Real Time Protection is a process that runs in the background and is looking for spyware that tries to install itself or run on your computer. 

Windows Defender can also remove ActiveX applications and block programs that start automatically at Windows startup. Windows Defender is included in Windows Vista, Windows 7, Windows 8 and Windows 10. A firewall is a part of a computer system or network designed to block unauthorized access and to allow authorized access. Both hardware and software can implement firewalls.

The purpose of a firewall is to prevent unauthorized Internet users from accessing local network connected to the Internet, especially intranets. The firewall will investigate all messages entering or leaving the intranet through the firewall, and will also block messages if the safety criteria do not hold. 

The firewall in Windows filters both incoming and outgoing packets. All incoming packets to your computer are blocked unless they are a response to a request from your computer, while all outgoing packets from your computer are permitted unless they violate a set rule. 

Windows Firewall was first introduced as part of Windows XP Service Pack 2, and later versions of Windows have improved the Firewall. 

Updating Windows

An important part of keeping a computer system safe is to obtain the latest upgrades to the operating system. Microsoft is constantly working on new upgrades; this may be updated drivers or improvements of code that have contained faults.

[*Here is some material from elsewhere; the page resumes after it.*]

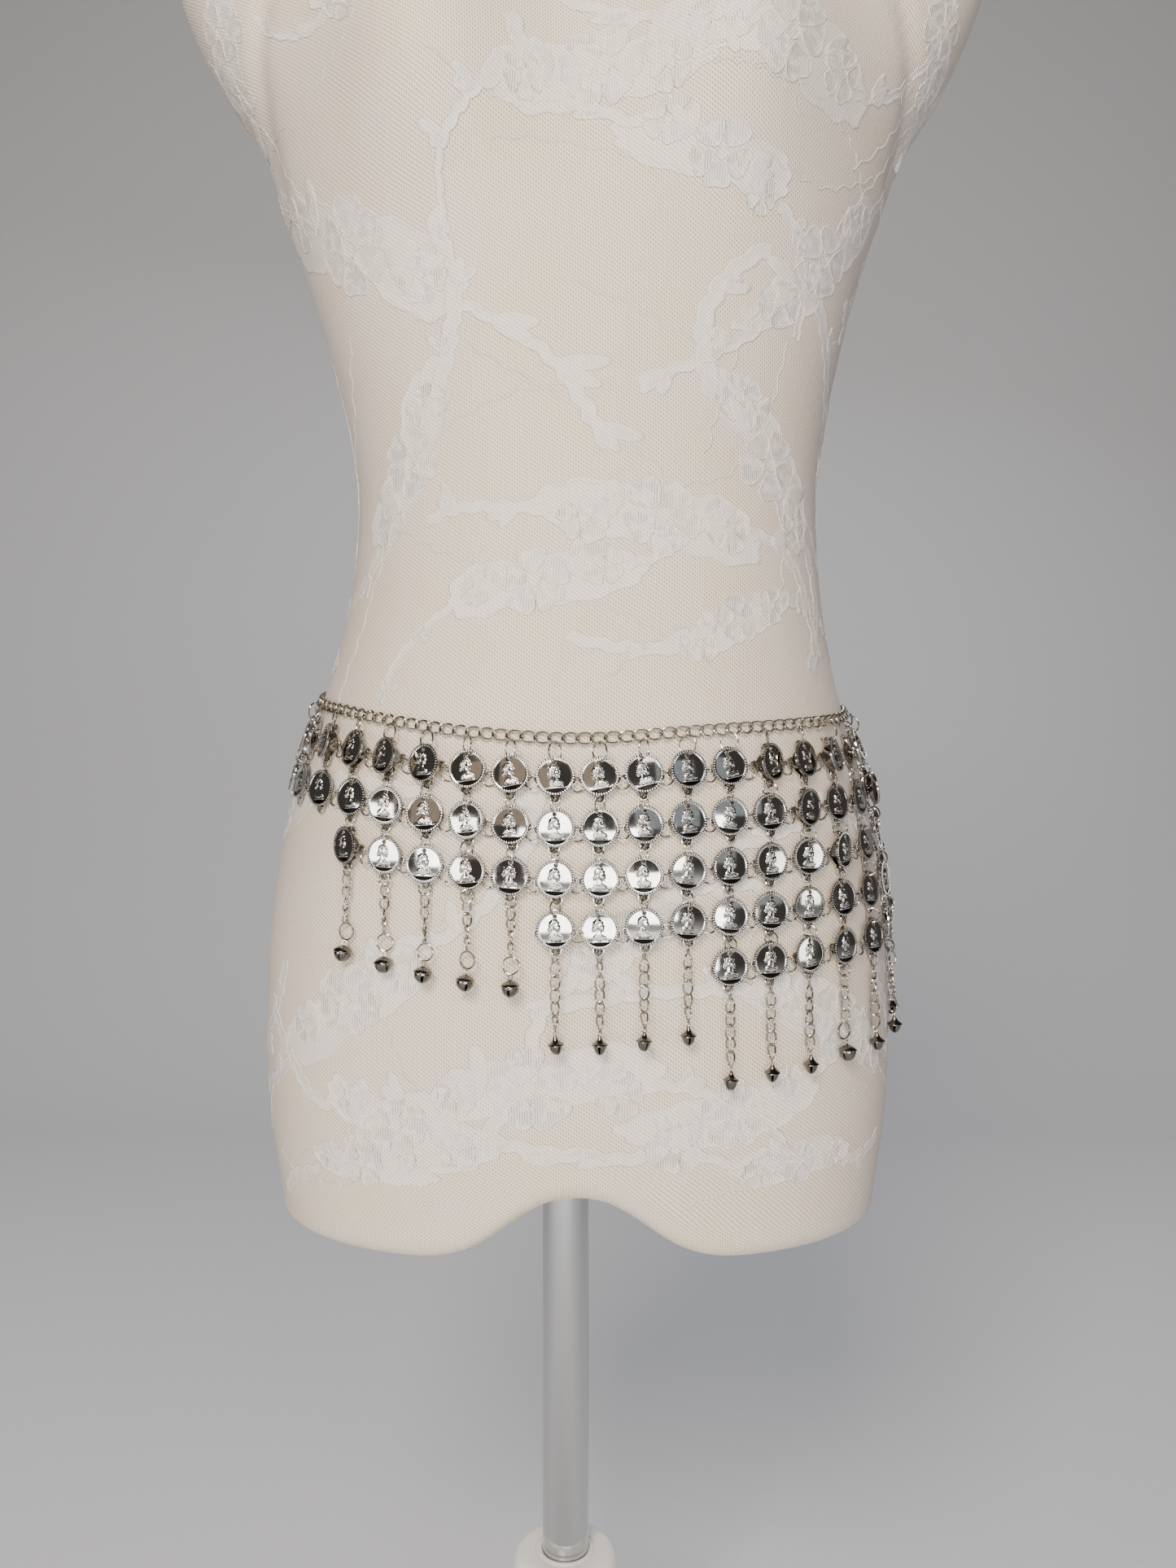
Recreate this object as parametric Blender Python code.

Many upgrades just give improvements in performance and functionality, but some are also security updates to the system. Windows include Windows Update, which is a program that updates the Windows operating system for computers all over the world once a month. Using automatic updates, a Windows operating system upgrades itself over the Internet without having to use a browser. The upgrade is usually the second Tuesday of the month. However, critical upgrades can take place more often if necessary.